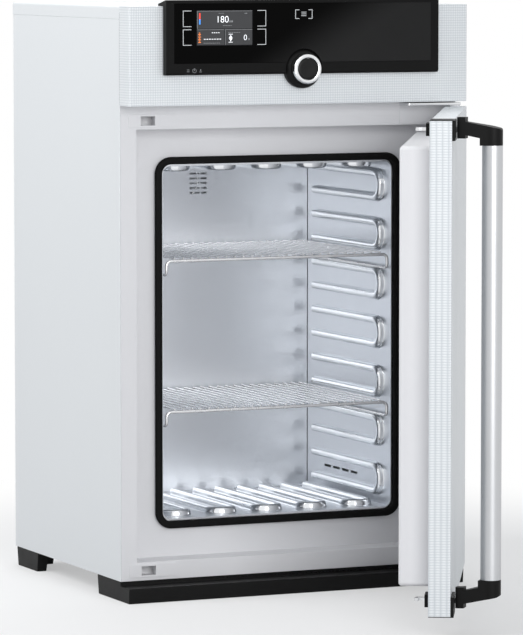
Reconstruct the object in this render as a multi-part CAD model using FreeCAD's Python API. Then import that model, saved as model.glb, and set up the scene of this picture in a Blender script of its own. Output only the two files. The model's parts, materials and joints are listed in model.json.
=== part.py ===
import FreeCAD, Part
import math
import os
from FreeCAD import Placement, Rotation, Vector

# Convection drying oven. Millimetres, X to the right seen from the front, Y to the back, Z up.
# The origin lies on the floor, at mid width, in the plane of the cabinet's front frame.
# Every piece is drawn with the door closed; opened() then turns the door's pieces to rest.

# Cabinet
case_width = 585.0
case_depth = 461.0
case_bottom = 31.0
cover_skirt = 20.1
sheet = 1.5
back_flange = 16.0
cover_edge_radius = 3.0
slide_gap = 0.3

# Control head, standing proud of the front frame
head_height = 154.8
head_rise = 37.7
head_proud = 40.0
head_corner = 2.0
frame_lap = 11.3

# Recess that takes the door's plug
recess_side = 28.5
recess_under = 60.0
recess_over = 61.0
recess_depth = 47.0

# Chamber
chamber_width = 400.0
chamber_bottom = 120.0
chamber_height = 560.0
chamber_depth = 321.0
liner_sheet = 1.2
rim_width = 14.0
rim_corner = 12.0
recess_hole_gap = 0.4

# Door gasket
gasket_inner_gap = 3.3
gasket_width = 11.9
gasket_front_gap = 0.4

# Hairpin ribs pressed into the liner
rib_pitch = 80.0
rib_bend_radius = 20.0
rib_height = 10.0
rib_foot_half = 6.5
rib_crest_half = 3.6
rib_bend_steps = 5
rib_front_gap = 23.0
rib_back_gap = 31.0
tape_half = 2.0
tape_thick = 4.0

# Air slots
grille_rows = 5
grille_row_pitch = 8.0
grille_slot_height = 3.0
grille_long_slot = 18.0
grille_short_slot = 11.0
grille_bridge = 2.0
grille_drop = 47.0
inlet_slots = 4
inlet_slot_length = 26.0
inlet_slot_height = 4.2
inlet_slot_pitch = 34.0
inlet_back_gap = 133.0
inlet_rib_count = 0
inlet_box_depth = 14.0
inlet_box_margin = 8.0

# Exhaust duct, flap and motor
duct_radius = 30.0
duct_wall = 1.5
duct_proud = 30.0
flap_inset = 25.0
spigot_flange = 2.0
spigot_flange_width = 6.0
flap_gap = 0.6
flap_thick = 1.6
flap_shaft_radius = 2.5
running_gap = 0.05
flap_shaft_reach = 24.0
motor_width = 34.0
motor_height = 28.0
motor_depth = 26.0
motor_coupling = 12.0

# Temperature probe behind the grille
probe_radius = 2.0
probe_length = 60.0
probe_offset = 14.0
probe_back_gap = 3.0

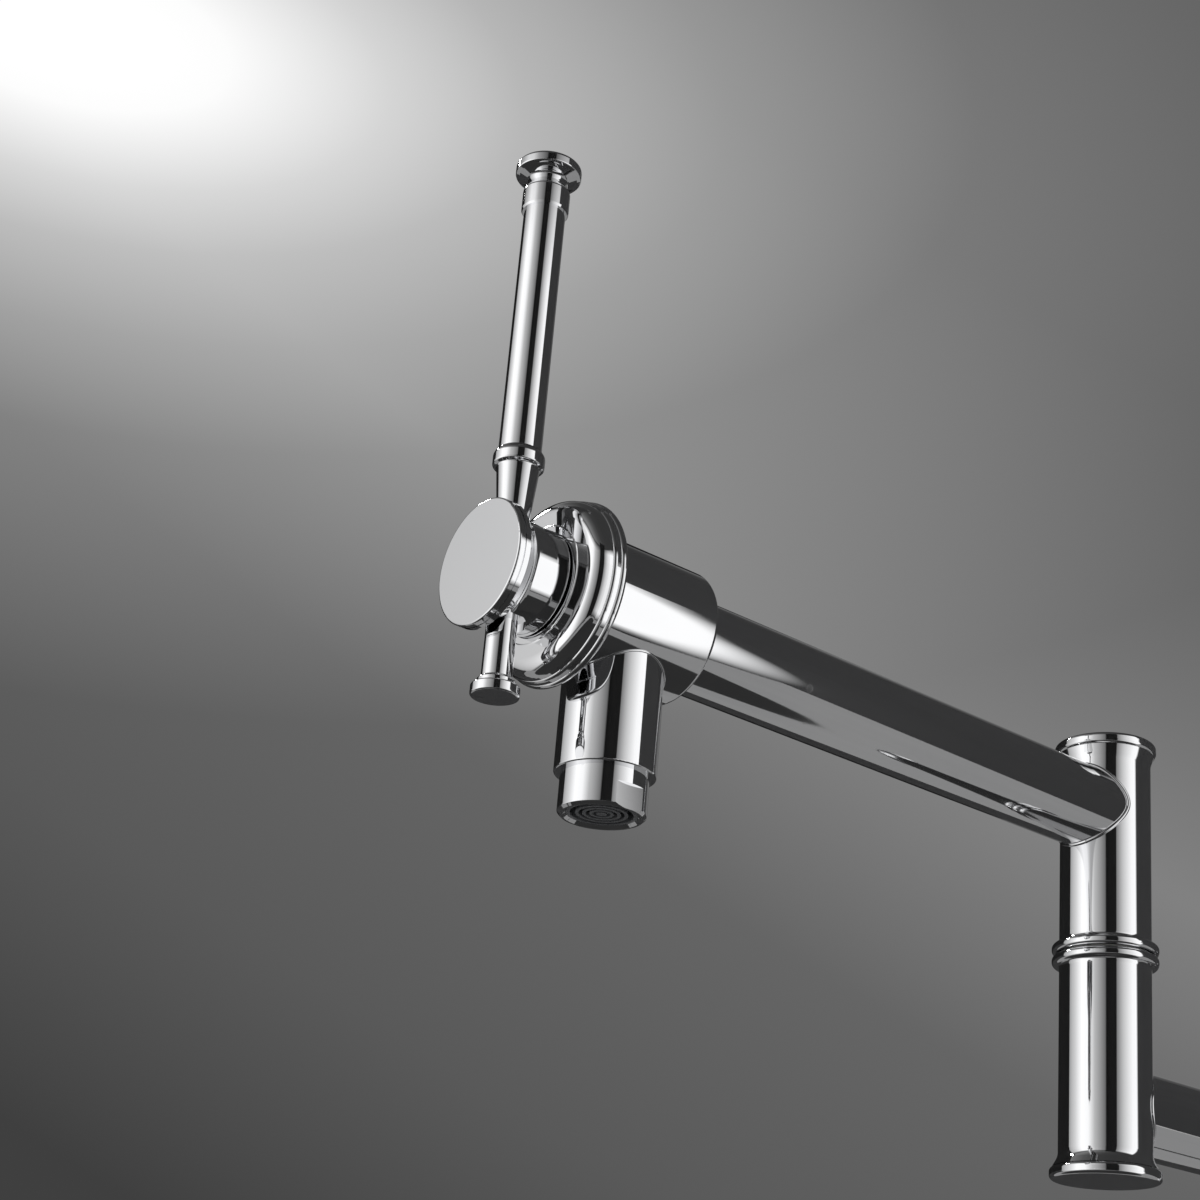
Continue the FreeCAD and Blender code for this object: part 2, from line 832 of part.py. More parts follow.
def wall_flange():
    """Domed flange that slides on the neck and covers the hole in the wall, with a clamping collar."""
    nose = flange_collar_radius + bonnet_nose_step
    dome = beaded_dome(flange_radius, flange_bead, 0, flange_depth, nose)
    collar = turned([
        (0, flange_depth - flange_wall),
        (flange_collar_radius, flange_depth - flange_wall),
        (flange_collar_radius, flange_collar_end, edge),
        (0, flange_collar_end),
    ])
    hollows = [
        rod(flange_radius - 2 * flange_wall, -1, flange_depth - flange_wall),
        rod(flange_radius - flange_wall, -1, gasket_height),
        rod(arm_radius + slide_gap, -1, flange_collar_end + 1),
    ]
    flange = forward(dome.fuse(collar).cut(hollows))
    screw_hole = mirrored(rod(grub_screw_radius + thread_gap, arm_radius - 1, flange_radius))
    return flange.cut(at_grub_screw(screw_hole)).removeSplitter()


def at_grub_screw(shape):
    """Move an upright piece to the middle of the flange's collar."""
    shape.translate(FRONT * (flange_collar_end - flange_collar_height / 2))
    return shape


def flange_gasket():
    """Soft ring in the flange's back that seals it to the wall."""
    outer = flange_radius - flange_wall - slide_gap
    return forward(ring(outer, outer - gasket_width, 0, gasket_height))


def flange_grub_screw():
    """Headless screw that clamps the flange's collar to the neck from below."""
    end = flange_collar_radius - edge
    socket = hexagon(grub_screw_socket, end - grub_screw_radius, end + 1)
    return at_grub_screw(mirrored(rod(grub_screw_radius, arm_radius, end).cut(socket)))


def inlet_neck():
    """Tube between the wall and the valve, threaded inside for the shank."""
    end = wall_valve_distance - body_back + socket_depth
    thread = rod(shank_root_radius + thread_gap, neck_start - 1, shank_seat + thrust_gap)
    return forward(rod(arm_radius, neck_start, end).cut([thread, rod(port_radius, neck_start, end + 1)]))


def inlet_shank():
    """Threaded tail that screws into the fitting in the wall, with a thinner root in the neck."""
    return forward(turned([
        (shank_bore_radius, -shank_reach),
        (shank_radius - edge, -shank_reach),
        (shank_radius, -shank_reach + edge),
        (shank_radius, neck_start),
        (shank_root_radius, neck_start),
        (shank_root_radius, shank_seat),
        (shank_bore_radius, shank_seat),
    ]))


def arm_tube(near_y, far_y, height, posts):
    """Hollow arm along Y between two places. Its ends are cut to fit round the posts at y."""
    length = near_y - far_y
    tube = ring(arm_radius, arm_radius - arm_wall, 0, length)
    tube = forward(tube)
    tube.translate(Vector(0, near_y, height))
    for y in posts:
        post = rod(post_radius, height - 2 * arm_radius, height + 2 * arm_radius)
        post.translate(Vector(0, y, 0))
        tube = tube.cut(post)
    return max(tube.Solids, key=lambda solid: solid.Volume)


pieces = {}


def place(name, shape, y=0.0, z=0.0):
    """Put a piece at its post or valve and keep it under its name."""
    shape = shape.copy()
    shape.translate(Vector(0, y, z))
    pieces[name] = shape


def add_swivel(name, y, seam_z):
    """Turning half of one knuckle and what holds it on the fixed half."""
    place(name + "_spigot", spigot(), y, seam_z)
    reach = spigot_radius + slide_gap
    place(name + "_o_rings", o_rings(reach, o_ring_wire, swivel_o_ring_heights), y, seam_z)
    place(name + "_slip_washers", slip_washers(), y, seam_z)
    place(name + "_lock_nut", lock_nut(), y, seam_z)
    place(name + "_upper_sleeve", upper_sleeve(), y, seam_z)
    place(name + "_top_cap", end_cap(top_cap_radius), y, seam_z)
    place(name + "_top_cap_ring", cap_ring(), y, seam_z)


def add_valve(name, y, z, turn):
    """Bonnet, cartridge and handle of one valve. Turn is the handle's place about the axis."""
    place(name + "_bonnet", bonnet(), y, z)
    place(name + "_cartridge_housing", cartridge_housing(), y, z)
    place(name + "_fixed_disc", fixed_disc(), y, z)
    place(name + "_cartridge_seal", cartridge_seal(), y, z)
    handle = {
        "moving_disc": moving_disc(),
        "spindle": spindle(),
        "spindle_ring": spindle_ring(),
        "handle_hub": handle_hub(),
        "hub_screw": hub_screw(),
        "hub_cap": hub_cap(),
        "lever_rod": lever_rod(),
        "lever_knob": lever_knob(),
        "lever_tail": lever_tail(),
    }
    for part, shape in handle.items():
        shape.rotate(Vector(0, 0, 0), Vector(0, 1, 0), turn)
        place(name + "_" + part, shape, y, z)


# Wall end
place("wall_flange", wall_flange())
place("flange_gasket", flange_gasket())
place("flange_grub_screw", flange_grub_screw())
place("inlet_neck", inlet_neck())
place("inlet_shank", inlet_shank())
place("wall_valve_body", wall_valve_body(), wall_post_y)
add_valve("wall", wall_post_y, 0, wall_handle_turn)
add_swivel("wall_knuckle", wall_post_y, wall_seam_z)

# Arms and middle knuckle
inner_posts = (wall_post_y, mid_post_y)
place("inner_arm_tube", arm_tube(wall_post_y, mid_post_y, inner_arm_z, inner_posts))
place("mid_knuckle_lower_sleeve", lower_sleeve(), mid_post_y, mid_seam_z)
place("mid_knuckle_bottom_cap", mirrored(end_cap(bottom_cap_radius)), mid_post_y, mid_seam_z)
place("mid_knuckle_bottom_cap_ring", mirrored(cap_ring()), mid_post_y, mid_seam_z)
add_swivel("mid_knuckle", mid_post_y, mid_seam_z)
outer_arm_end = outlet_y + body_back - socket_depth
place("outer_arm_tube", arm_tube(mid_post_y, outer_arm_end, outer_arm_z, (mid_post_y,)))

# Outlet end
place("outlet_valve_body", outlet_valve_body(), outlet_y, outer_arm_z)
add_valve("outlet", outlet_y, outer_arm_z, outlet_handle_turn)
place("aerator_housing", aerator_housing(), outlet_y, outer_arm_z)
place("aerator_insert", aerator_insert(), outlet_y, outer_arm_z)
place("aerator_washer", aerator_washer(), outlet_y, outer_arm_z)

os.makedirs("parts", exist_ok=True)
for name, shape in pieces.items():
    shape.exportStep("parts/" + name + ".step")
print("pieces", len(pieces))
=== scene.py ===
# %% [markdown]
# # A pot filler faucet in polished chrome
# A pot filler is a wall tap on two swinging arms. Its construction comes packed, each piece at its real size and
# place, as a fixed frame in metres. This lesson gives those pieces their finishes, adds the details that are too
# fine for the construction, and builds the small studio that the mirror plating needs around it.

# %% Load the frame
import json
import math

import bpy
from mathutils import Matrix, Vector


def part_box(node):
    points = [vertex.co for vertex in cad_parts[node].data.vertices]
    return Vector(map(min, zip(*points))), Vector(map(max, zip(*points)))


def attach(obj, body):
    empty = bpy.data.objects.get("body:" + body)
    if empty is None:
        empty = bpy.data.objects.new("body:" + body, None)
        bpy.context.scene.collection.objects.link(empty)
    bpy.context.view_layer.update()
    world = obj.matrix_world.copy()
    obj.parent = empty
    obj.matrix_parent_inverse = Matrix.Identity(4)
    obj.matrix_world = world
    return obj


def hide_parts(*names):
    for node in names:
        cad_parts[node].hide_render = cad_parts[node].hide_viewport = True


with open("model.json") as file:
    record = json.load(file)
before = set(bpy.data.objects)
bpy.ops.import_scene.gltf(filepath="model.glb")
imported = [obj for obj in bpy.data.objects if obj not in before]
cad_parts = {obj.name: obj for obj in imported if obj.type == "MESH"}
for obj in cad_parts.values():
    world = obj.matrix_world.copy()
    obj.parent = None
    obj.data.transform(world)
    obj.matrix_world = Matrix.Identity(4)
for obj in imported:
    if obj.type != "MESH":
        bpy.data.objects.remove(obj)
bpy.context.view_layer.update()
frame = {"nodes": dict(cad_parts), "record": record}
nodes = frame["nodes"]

print("pieces in the frame:", len(nodes))

# %% [markdown]
# ## Writing shaders as sums
# A finish is a small network of nodes. Linked by hand it is hard to read, so one class wraps an output socket
# and lets Python's own signs stand for Math nodes: `patches * 0.05 + 0.03` is then a real piece of the network.
# Colours would turn grey in a Math node, so they go through a Mix node instead. Every other kind of node comes
# from one method, which takes its settings first and then its sockets.

# %% A socket that takes part in sums


class Value:
    """A number that varies over a surface: an output socket with Python's arithmetic."""

    def __init__(self, finish, socket):
        self.finish = finish
        self.socket = socket

    def maths(self, operation, first, second):
        return self.finish.node("ShaderNodeMath", {"operation": operation}, {0: first, 1: second})

    def __add__(self, other):
        return self.maths("ADD", self, other)

    def __radd__(self, other):
        return self.maths("ADD", other, self)

    def __sub__(self, other):
        return self.maths("SUBTRACT", self, other)

    def __rsub__(self, other):
        return self.maths("SUBTRACT", other, self)

    def __mul__(self, other):
        return self.maths("MULTIPLY", self, other)

    def __rmul__(self, other):
        return self.maths("MULTIPLY", other, self)

    def __pow__(self, other):
        return self.maths("POWER", self, other)


print(Value.__doc__)

# %% A finish and its nodes


class Finish:
    """A material, or the world, whose nodes all come from one method."""

    def __init__(self, owner):
        owner.use_nodes = True
        self.owner = owner
        self.tree = owner.node_tree
        self.tree.nodes.clear()

    def node(self, kind, settings=None, sockets=None, output=0):
        """A node of one kind, with its settings set before its sockets are filled or linked."""
        made = self.tree.nodes.new(kind)
        for name, setting in (settings or {}).items():
            if name == "stops":
                set_stops(made.color_ramp, setting)
            else:
                setattr(made, name, setting)
        for name, value in (sockets or {}).items():
            if isinstance(value, Value):
                self.tree.links.new(value.socket, made.inputs[name])
            else:
                made.inputs[name].default_value = value
        return Value(self, made.outputs[output]) if len(made.outputs) else made

    def mix(self, factor, first, second):
        """Colour between two others, by a factor that may vary."""
        return self.node("ShaderNodeMix", {"data_type": "RGBA"}, {0: factor, 6: first, 7: second}, output=2)

    def ramp(self, factor, stops):
        """Grey level read off a ramp of (place, level) pairs."""
        return self.node("ShaderNodeValToRGB", {"stops": stops}, {"Fac": factor})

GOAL
Extract exactly and only the span of lines that begins at the line containing "# Arms and middle knuckle" and ends at the line containing "obj.matrix_world = world".

RESULT
# Arms and middle knuckle
inner_posts = (wall_post_y, mid_post_y)
place("inner_arm_tube", arm_tube(wall_post_y, mid_post_y, inner_arm_z, inner_posts))
place("mid_knuckle_lower_sleeve", lower_sleeve(), mid_post_y, mid_seam_z)
place("mid_knuckle_bottom_cap", mirrored(end_cap(bottom_cap_radius)), mid_post_y, mid_seam_z)
place("mid_knuckle_bottom_cap_ring", mirrored(cap_ring()), mid_post_y, mid_seam_z)
add_swivel("mid_knuckle", mid_post_y, mid_seam_z)
outer_arm_end = outlet_y + body_back - socket_depth
place("outer_arm_tube", arm_tube(mid_post_y, outer_arm_end, outer_arm_z, (mid_post_y,)))

# Outlet end
place("outlet_valve_body", outlet_valve_body(), outlet_y, outer_arm_z)
add_valve("outlet", outlet_y, outer_arm_z, outlet_handle_turn)
place("aerator_housing", aerator_housing(), outlet_y, outer_arm_z)
place("aerator_insert", aerator_insert(), outlet_y, outer_arm_z)
place("aerator_washer", aerator_washer(), outlet_y, outer_arm_z)

os.makedirs("parts", exist_ok=True)
for name, shape in pieces.items():
    shape.exportStep("parts/" + name + ".step")
print("pieces", len(pieces))
=== scene.py ===
# %% [markdown]
# # A pot filler faucet in polished chrome
# A pot filler is a wall tap on two swinging arms. Its construction comes packed, each piece at its real size and
# place, as a fixed frame in metres. This lesson gives those pieces their finishes, adds the details that are too
# fine for the construction, and builds the small studio that the mirror plating needs around it.

# %% Load the frame
import json
import math

import bpy
from mathutils import Matrix, Vector


def part_box(node):
    points = [vertex.co for vertex in cad_parts[node].data.vertices]
    return Vector(map(min, zip(*points))), Vector(map(max, zip(*points)))


def attach(obj, body):
    empty = bpy.data.objects.get("body:" + body)
    if empty is None:
        empty = bpy.data.objects.new("body:" + body, None)
        bpy.context.scene.collection.objects.link(empty)
    bpy.context.view_layer.update()
    world = obj.matrix_world.copy()
    obj.parent = empty
    obj.matrix_parent_inverse = Matrix.Identity(4)
    obj.matrix_world = world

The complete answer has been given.